Set exercise:
In the records below, find the line with "obj.matrix_parent_inverse = Matrix.Identity(4)" and the line with "in imported if"; return exactly those lines and every line between them.

Entries shown:
┄┄┄┄┄┄
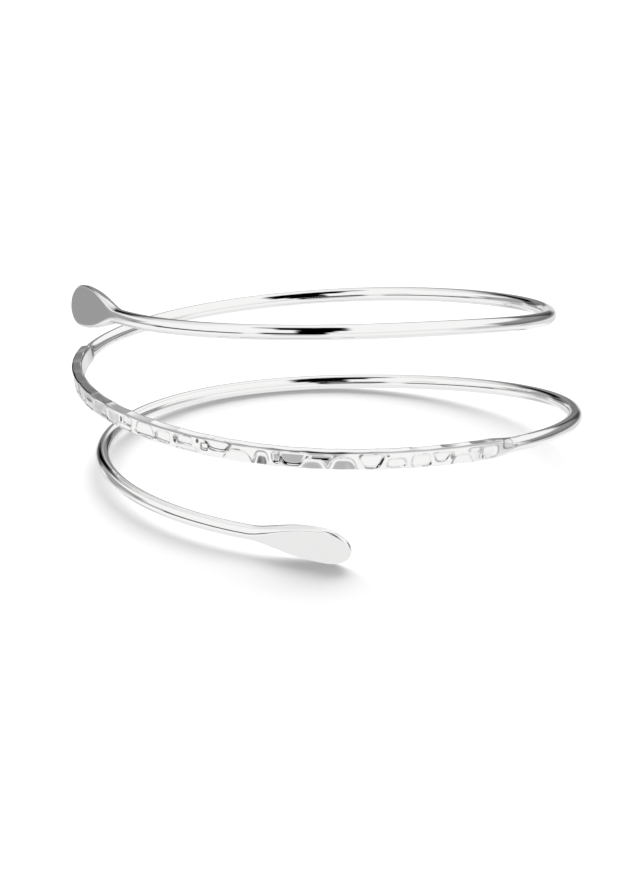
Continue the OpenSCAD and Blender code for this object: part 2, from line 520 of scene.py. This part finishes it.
┄┄┄┄┄┄
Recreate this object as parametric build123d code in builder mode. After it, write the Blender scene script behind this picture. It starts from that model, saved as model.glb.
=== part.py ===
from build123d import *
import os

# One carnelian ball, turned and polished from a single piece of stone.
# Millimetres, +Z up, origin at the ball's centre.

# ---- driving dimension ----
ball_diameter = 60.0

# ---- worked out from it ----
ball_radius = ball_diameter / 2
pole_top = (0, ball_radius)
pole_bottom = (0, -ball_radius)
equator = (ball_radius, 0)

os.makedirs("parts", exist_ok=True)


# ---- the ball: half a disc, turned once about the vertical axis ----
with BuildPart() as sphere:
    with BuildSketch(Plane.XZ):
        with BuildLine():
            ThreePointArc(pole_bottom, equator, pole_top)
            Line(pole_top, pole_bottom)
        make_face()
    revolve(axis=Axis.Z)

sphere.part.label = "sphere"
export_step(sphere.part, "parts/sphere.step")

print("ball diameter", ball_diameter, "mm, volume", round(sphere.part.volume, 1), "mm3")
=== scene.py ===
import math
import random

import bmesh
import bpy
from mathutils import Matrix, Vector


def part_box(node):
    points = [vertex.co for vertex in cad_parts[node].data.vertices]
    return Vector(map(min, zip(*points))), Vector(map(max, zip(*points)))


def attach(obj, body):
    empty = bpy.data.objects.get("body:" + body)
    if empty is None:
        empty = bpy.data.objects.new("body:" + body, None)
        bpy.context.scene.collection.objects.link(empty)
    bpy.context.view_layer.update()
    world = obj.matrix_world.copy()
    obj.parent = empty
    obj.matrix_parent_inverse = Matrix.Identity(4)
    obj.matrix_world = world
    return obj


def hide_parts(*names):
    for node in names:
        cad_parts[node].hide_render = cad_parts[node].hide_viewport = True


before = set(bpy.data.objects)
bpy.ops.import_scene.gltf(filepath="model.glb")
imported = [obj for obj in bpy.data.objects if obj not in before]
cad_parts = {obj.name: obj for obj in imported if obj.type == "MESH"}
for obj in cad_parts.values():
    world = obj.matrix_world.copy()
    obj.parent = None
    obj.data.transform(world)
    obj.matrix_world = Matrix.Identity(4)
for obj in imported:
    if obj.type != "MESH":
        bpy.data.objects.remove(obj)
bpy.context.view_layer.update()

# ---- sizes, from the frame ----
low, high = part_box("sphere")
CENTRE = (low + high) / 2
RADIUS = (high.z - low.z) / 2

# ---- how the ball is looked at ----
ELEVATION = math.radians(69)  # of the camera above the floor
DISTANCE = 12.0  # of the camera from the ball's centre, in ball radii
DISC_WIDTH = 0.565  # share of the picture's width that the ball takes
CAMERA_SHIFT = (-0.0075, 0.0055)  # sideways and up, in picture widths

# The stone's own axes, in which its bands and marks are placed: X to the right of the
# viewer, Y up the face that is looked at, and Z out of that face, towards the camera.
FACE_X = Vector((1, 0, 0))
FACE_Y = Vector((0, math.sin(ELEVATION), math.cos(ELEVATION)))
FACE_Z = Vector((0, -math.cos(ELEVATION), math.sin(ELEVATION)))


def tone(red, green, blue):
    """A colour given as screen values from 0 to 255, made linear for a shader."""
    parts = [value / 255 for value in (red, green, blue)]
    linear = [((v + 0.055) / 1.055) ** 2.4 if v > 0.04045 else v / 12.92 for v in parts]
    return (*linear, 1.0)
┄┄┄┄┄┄
Response to the exercise:
    obj.matrix_parent_inverse = Matrix.Identity(4)
    obj.matrix_world = world
    return obj


def hide_parts(*names):
    for node in names:
        cad_parts[node].hide_render = cad_parts[node].hide_viewport = True


before = set(bpy.data.objects)
bpy.ops.import_scene.gltf(filepath="model.glb")
imported = [obj for obj in bpy.data.objects if obj not in before]
cad_parts = {obj.name: obj for obj in imported if obj.type == "MESH"}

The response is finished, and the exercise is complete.